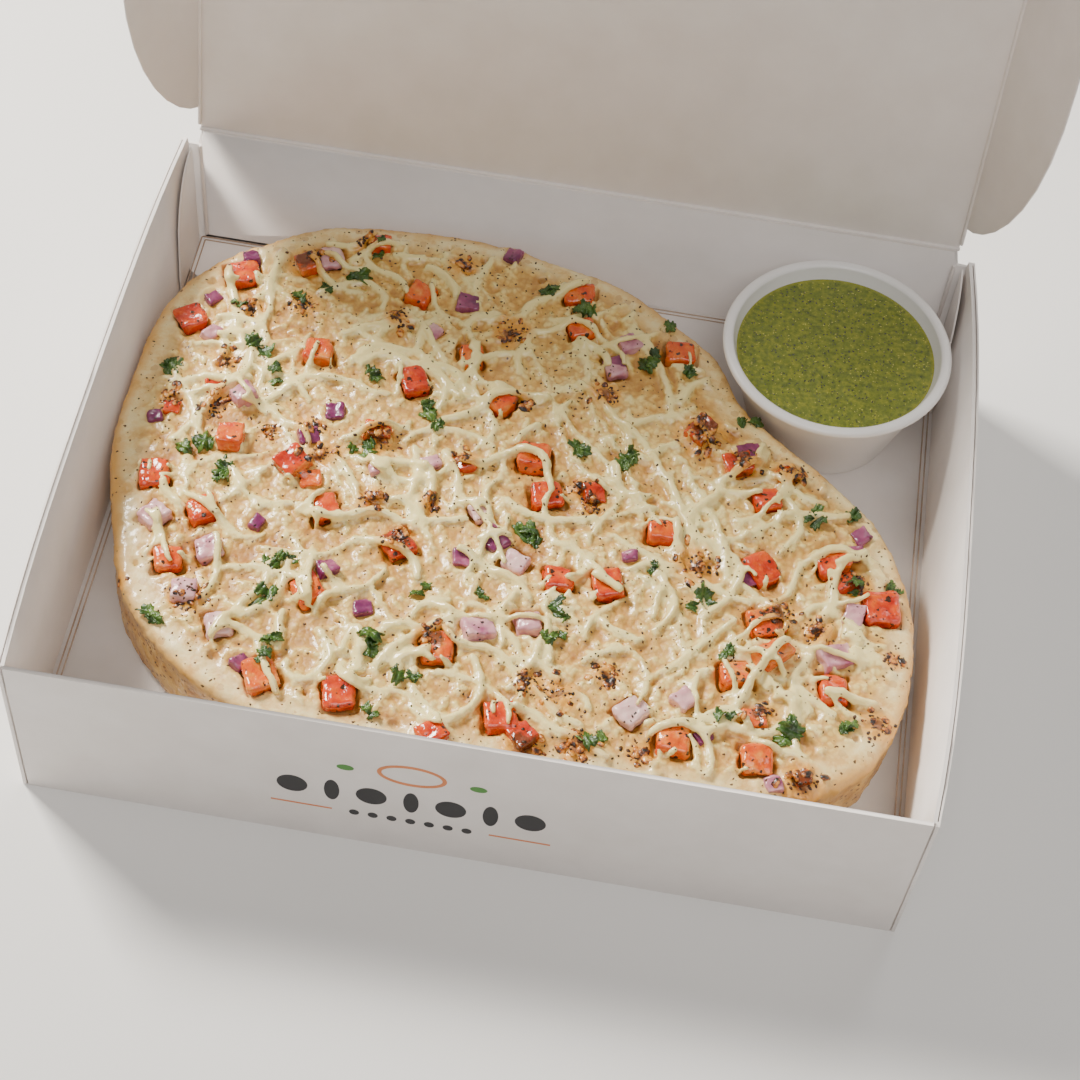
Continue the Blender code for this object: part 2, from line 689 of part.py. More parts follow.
def build_uttapam(bread_material, tomato_materials, onion_materials, leaf_material):
    """Bread with cheese strands fused on, and pockets for the toppings on it."""
    rng = random.Random(SEED)
    scene_collection = bpy.context.scene.collection
    bread = build_bread_core(bread_material)

    strands = bpy.data.collections.new("strands")
    scene_collection.children.link(strands)
    made = 0
    while made < STRAND_COUNT:
        path = strand_path(rng)
        if path is None:
            continue
        bm = bmesh.new()
        add_tube(bm, path, STRAND_RADIUS * rng.uniform(0.8, 1.2))
        add_cutter(bm, strands)
        made += 1
    for x_mm, y_mm, turn in SMALL_SPOTS:
        dice = bevelled_box((SMALL_SIZE, SMALL_SIZE * 0.8, SMALL_SIZE * 0.6), 0)
        place_mesh(dice, x_mm * MM, y_mm * MM, bread_height(x_mm * MM, y_mm * MM), turn)
        add_cutter(dice, strands)
    apply_boolean(bread, "UNION", strands)

    cutters = bpy.data.collections.new("cutters")
    scene_collection.children.link(cutters)
    build_dice("tomato", TOMATO_SPOTS, TOMATO_SIZE, lambda n: tomato_materials[n % 2], cutters, rng)
    build_dice("onion", ONION_SPOTS, ONION_SIZE, lambda n: onion_materials[n % 2], cutters, rng)
    build_leaves(leaf_material, cutters, rng)
    add_pores(cutters, rng)
    apply_boolean(bread, "DIFFERENCE", cutters)
    return bread


def main():
    """Build the whole carton."""
    clear_scene()
    board = make_material("white_board", (0.86, 0.82, 0.78), 0.55)
    cup_white = make_material("cup_white", (0.9, 0.89, 0.87), 0.35)
    chutney = make_material("green_chutney", (0.18, 0.24, 0.02), 0.3)
    bread = make_material("batter_and_cheese", (0.82, 0.66, 0.38), 0.5)
    tomato = [make_material("tomato_red", (0.68, 0.07, 0.02), 0.25),
              make_material("tomato_orange", (0.75, 0.16, 0.03), 0.28)]
    onion = [make_material("onion_pink", (0.66, 0.4, 0.46), 0.3),
             make_material("onion_purple", (0.27, 0.08, 0.2), 0.35)]
    leaf = make_material("coriander_green", (0.07, 0.16, 0.02), 0.5)
    build_tray(board)
    build_corner_flaps(board)
    build_lid(board)
    build_cup(cup_white)
    build_chutney(chutney)
    build_uttapam(bread, tomato, onion, leaf)


main()
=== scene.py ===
"""A white takeaway carton with a cheese-topped uttapam and a cup of green chutney."""

import math
import random

import bpy
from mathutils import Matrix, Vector, kdtree
from mathutils.bvhtree import BVHTree


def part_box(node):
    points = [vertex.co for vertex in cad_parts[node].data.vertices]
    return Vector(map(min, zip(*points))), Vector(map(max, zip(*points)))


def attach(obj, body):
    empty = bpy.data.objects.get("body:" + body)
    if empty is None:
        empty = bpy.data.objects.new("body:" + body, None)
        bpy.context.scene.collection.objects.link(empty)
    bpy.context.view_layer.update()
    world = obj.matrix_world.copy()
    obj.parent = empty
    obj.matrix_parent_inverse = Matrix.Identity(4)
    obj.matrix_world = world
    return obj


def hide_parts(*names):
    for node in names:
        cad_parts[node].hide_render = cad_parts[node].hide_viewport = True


MM = 0.001

# Camera, at the photograph's viewing angle
CAMERA_PLACE = (0.0340, -0.4209, 0.6027)
CAMERA_TURN = (0.6202, -0.0655, 0.1544)
CAMERA_LENS = 76.2

# Carton, in metres, as the frame has it
TRAY_TOP = 64 * MM
FLOOR_RISE = 14 * MM                 # closed base under the floor board
HALF_DEPTH = 107 * MM
SIDE_OUTER = 130.3 * MM
SIDE_BOW = {-1: 3.0 * MM, 1: 4.5 * MM}
BOARD = 1.2 * MM
HINGE_Y = 107.3 * MM
HINGE_Z = 64.15 * MM
LID_LEAN = math.radians(13.5)
EAR_CREASE_X = 125.8 * MM
LID_LENGTH = 212 * MM
BACK_CREASE_X = 125.2 * MM

# Cup
CUP_FOOT_RADIUS = 24.2 * MM
CUP_NECK_RADIUS = 34.3 * MM
CUP_WALL = 1.0 * MM

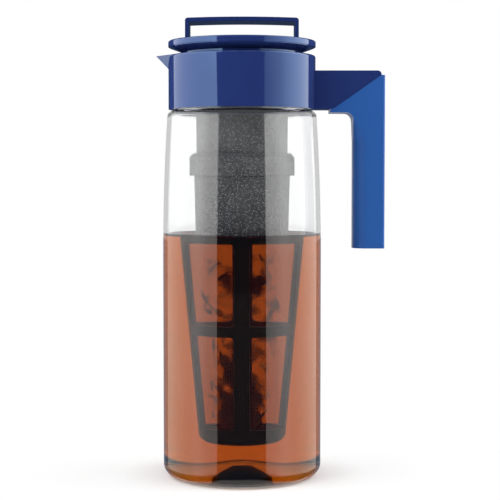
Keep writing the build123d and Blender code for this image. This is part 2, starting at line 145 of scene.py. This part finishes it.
def bumped(tree, shader, height, depth):
    """Gives the shader a bump of that depth, in metres, from a height between 0 and 1."""
    bump = tree.nodes.new("ShaderNodeBump")
    bump.inputs["Distance"].default_value = depth
    tree.links.new(height, bump.inputs["Height"])
    tree.links.new(bump.outputs["Normal"], shader.inputs["Normal"])


def shown(tree, share, first, second, output):
    """The surface shows the first shader, and by that share the second in its place."""
    mix = tree.nodes.new("ShaderNodeMixShader")
    tree.links.new(share, mix.inputs["Fac"])
    tree.links.new(first, mix.inputs[1])
    tree.links.new(second, mix.inputs[2])
    tree.links.new(mix.outputs["Shader"], output.inputs["Surface"])


def lets_lamps_through(tree, shader, output, tint):
    """Lamps reach what is inside: it casts a tinted light instead of a black shadow."""
    path = tree.nodes.new("ShaderNodeLightPath")
    clear = tree.nodes.new("ShaderNodeBsdfTransparent")
    clear.inputs["Color"].default_value = (*tint, 1)
    shown(
        tree, path.outputs["Is Shadow Ray"], shader.outputs["BSDF"], clear.outputs["BSDF"], output
    )


def clear_plastic(name, ior):
    """Clear moulded plastic with the faint flow marks of blowing."""
    material, tree, shader, output = new_material(name)
    shader.inputs["Base Color"].default_value = (0.85, 0.855, 0.855, 1)
    shader.inputs["Transmission Weight"].default_value = 1
    shader.inputs["IOR"].default_value = ior
    shader.inputs["Roughness"].default_value = 0
    flow = pattern(tree, "ShaderNodeTexNoise", scale=35, Detail=2)
    bumped(tree, shader, flow.outputs["Fac"], depth=0.00002)
    lets_lamps_through(tree, shader, output, (0.97, 0.975, 0.975))
    return material


dry_wall = clear_plastic("clear_plastic", clear_plastic_ior)
wet_wall = clear_plastic("wetted_plastic", clear_plastic_ior / tea_ior)


def wall(outer, top, *heights):
    """Points up the wall at those heights. It is upright to flare_start, then draws in to top."""
    draw = jar_radius - shoulder_radius
    return [
        (outer - draw * max(0, (height - flare_start) / (top - flare_start))**2, height)
        for height in heights
    ]


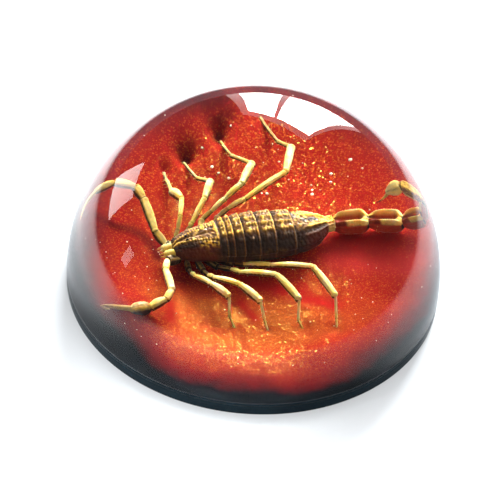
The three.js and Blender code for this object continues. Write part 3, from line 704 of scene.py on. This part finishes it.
==============================
Problem requirements >>
Report how many lines of the records above contain the word "data", giving only the number.

Result of the task >>
5